Restate word for word the lines of the data below, from the first through the one that has "parts.objects.link(frame)".

++++++++

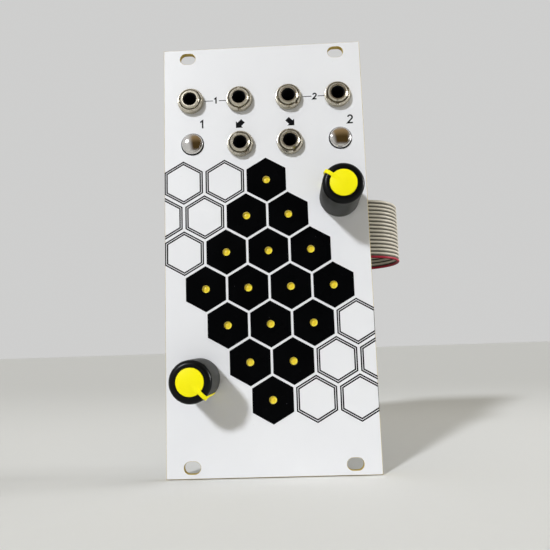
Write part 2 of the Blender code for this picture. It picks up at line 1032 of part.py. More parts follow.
def build():
    clear_scene()
    frame = bpy.data.objects.new("module_frame", None)
    frame.rotation_euler = (math.pi / 2, 0, 0)
    parts.objects.link(frame)

    white = paint("white_panel", (0.80, 0.80, 0.82), 0.35)
    amber = paint("yellow_light", (0.80, 0.62, 0.05), 0.3)
    nickel = paint("nickel", (0.66, 0.63, 0.56), 0.25, 1.0)
    chrome = paint("chrome", (0.75, 0.75, 0.76), 0.08, 1.0)
    black = paint("black_plastic", (0.02, 0.02, 0.02), 0.4)
    soft_black = paint("knob_rubber", (0.06, 0.06, 0.065), 0.55)
    yellow = paint("yellow_plastic", (0.90, 0.85, 0.02), 0.35)
    green = paint("circuit_board", (0.02, 0.10, 0.05), 0.4)
    case_grey = paint("switch_case", (0.05, 0.05, 0.06), 0.45)
    steel = paint("shaft_metal", (0.55, 0.55, 0.55), 0.35, 1.0)
    grey = paint("ribbon_grey", (0.52, 0.50, 0.44), 0.45)
    can_metal = paint("can_metal", (0.70, 0.70, 0.72), 0.25, 1.0)

    placed("front_panel", panel_mesh(), white, frame)
    placed("main_board", board_mesh(), green, frame)

    light = led_mesh()
    for number, (x, y) in enumerate(pad_places(), 1):
        placed(f"led_{number:02d}", light, amber, frame, x, y)

    body, bushing, nut = jack_body_mesh(), bushing_mesh(), nut_mesh()
    for number, ((x, y), turn) in enumerate(zip(jack_places, nut_turns_deg), 1):
        placed(f"jack_body_{number}", body, black, frame, x, y)
        placed(f"jack_bushing_{number}", bushing, nickel, frame, x, y)
        placed(f"jack_nut_{number}", nut, nickel, frame, x, y, turn_deg=turn)

    pot, shaft, knob, insert = pot_body_mesh(), shaft_mesh(), knob_mesh(), insert_mesh()
    for number, ((x, y), turn) in enumerate(zip(knob_places, knob_turns_deg), 1):
        placed(f"pot_body_{number}", pot, black, frame, x, y)
        placed(f"pot_shaft_{number}", shaft, steel, frame, x, y, turn_deg=turn)
        placed(f"knob_{number}", knob, soft_black, frame, x, y, turn_deg=turn)
        placed(f"knob_insert_{number}", insert, yellow, frame, x, y, turn_deg=turn)

    switch, button = button_body_mesh(), button_mesh()
    for number, (x, y) in enumerate(button_places, 1):
        placed(f"button_switch_{number}", switch, case_grey, frame, x, y)
        placed(f"button_cap_{number}", button, chrome, frame, x, y)

    placed("link_socket", link_socket_mesh(), black, frame, link_x, link_y)
    placed("link_plug", link_plug_mesh(), black, frame, link_x, link_y)

    placed("power_header", power_header_mesh(), black, frame, power_x, ribbon_y)
    cable_socket, clamp = cable_socket_mesh(), clamp_mesh()
    near_z, far_z = socket_face, -(far_ribbon_depth - ribbon_depth) + socket_face
    for end, x, z in (("near", power_x, near_z), ("far", far_socket_x, far_z)):
        placed(f"{end}_socket", cable_socket, grey, frame, x, ribbon_y, z)
        placed(f"{end}_clamp", clamp, grey, frame, x, ribbon_y, z)
    route = ribbon_part(grey)

    placed("processor", chip_mesh(), black, frame, chip_x, chip_y)
    can = can_mesh()
    can_x = board_width / 2 - can_inset
    can_y = ribbon_y - ribbon_width / 2 - can_drop
    for k in range(can_count):
        placed(f"capacitor_{k + 1}", can, can_metal, frame, can_x, can_y - k * can_pitch)

    length = sum((b - a).length for a, b in zip(route, route[1:]))
    print(f"ribbon length {length:.4f} m in {len(route)} points")
    print(f"ribbon depth {ribbon_depth:.5f} m")


build()
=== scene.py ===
import math
import random

import bmesh
import bpy
from mathutils import Matrix, Quaternion, Vector
from mathutils.geometry import delaunay_2d_cdt


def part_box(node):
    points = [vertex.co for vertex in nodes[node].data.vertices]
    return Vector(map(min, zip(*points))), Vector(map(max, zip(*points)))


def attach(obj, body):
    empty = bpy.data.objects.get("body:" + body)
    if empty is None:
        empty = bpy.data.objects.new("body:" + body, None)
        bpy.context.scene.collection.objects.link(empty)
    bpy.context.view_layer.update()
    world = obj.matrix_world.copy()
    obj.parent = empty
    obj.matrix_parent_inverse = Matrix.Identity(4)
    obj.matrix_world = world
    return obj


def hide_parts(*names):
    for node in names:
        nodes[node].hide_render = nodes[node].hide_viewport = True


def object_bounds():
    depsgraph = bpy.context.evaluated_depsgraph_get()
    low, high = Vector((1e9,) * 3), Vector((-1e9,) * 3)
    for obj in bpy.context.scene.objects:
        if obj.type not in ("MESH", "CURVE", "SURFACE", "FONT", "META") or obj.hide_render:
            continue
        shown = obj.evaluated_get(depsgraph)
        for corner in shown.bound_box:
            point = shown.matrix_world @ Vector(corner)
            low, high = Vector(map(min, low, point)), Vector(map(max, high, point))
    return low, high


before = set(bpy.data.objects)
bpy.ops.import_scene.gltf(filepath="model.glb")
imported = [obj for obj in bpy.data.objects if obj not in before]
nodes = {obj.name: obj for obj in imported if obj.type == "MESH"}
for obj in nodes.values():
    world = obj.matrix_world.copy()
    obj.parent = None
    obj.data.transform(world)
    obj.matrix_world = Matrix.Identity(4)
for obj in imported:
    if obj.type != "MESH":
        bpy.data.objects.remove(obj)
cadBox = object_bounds()

# The module stands upright in the world: x to the right, y backwards, z up. New pieces are
# made in the panel's own axes and in millimetres: x to the right, y up, z out of the front,
# from the middle of the panel's back face.
mm = 0.001
front = 1.6  # the panel's front face
boardFront, boardBack = -10.2, -11.8  # the main board's faces
bury, seat = 0.05, 0.02  # how far a print and a small part reach into their board


def rolled(angle, axis="Z"):
    return Matrix.Rotation(math.radians(angle), 4, axis)


upright = rolled(90, "X")


def added(name, data):
    thing = bpy.data.objects.new(name, data)
    bpy.context.scene.collection.objects.link(thing)
    return thing


def facing(thing, place):
    # turned as if it looked at the module from that place
    thing.rotation_mode = "QUATERNION"
    thing.rotation_quaternion = Vector(place).to_track_quat("Z", "Y")
    return thing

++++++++

→ Reply
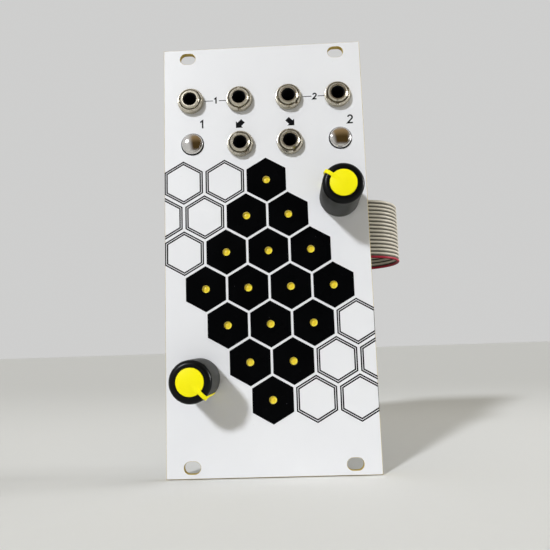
Write part 2 of the Blender code for this picture. It picks up at line 1032 of part.py. More parts follow.
def build():
    clear_scene()
    frame = bpy.data.objects.new("module_frame", None)
    frame.rotation_euler = (math.pi / 2, 0, 0)
    parts.objects.link(frame)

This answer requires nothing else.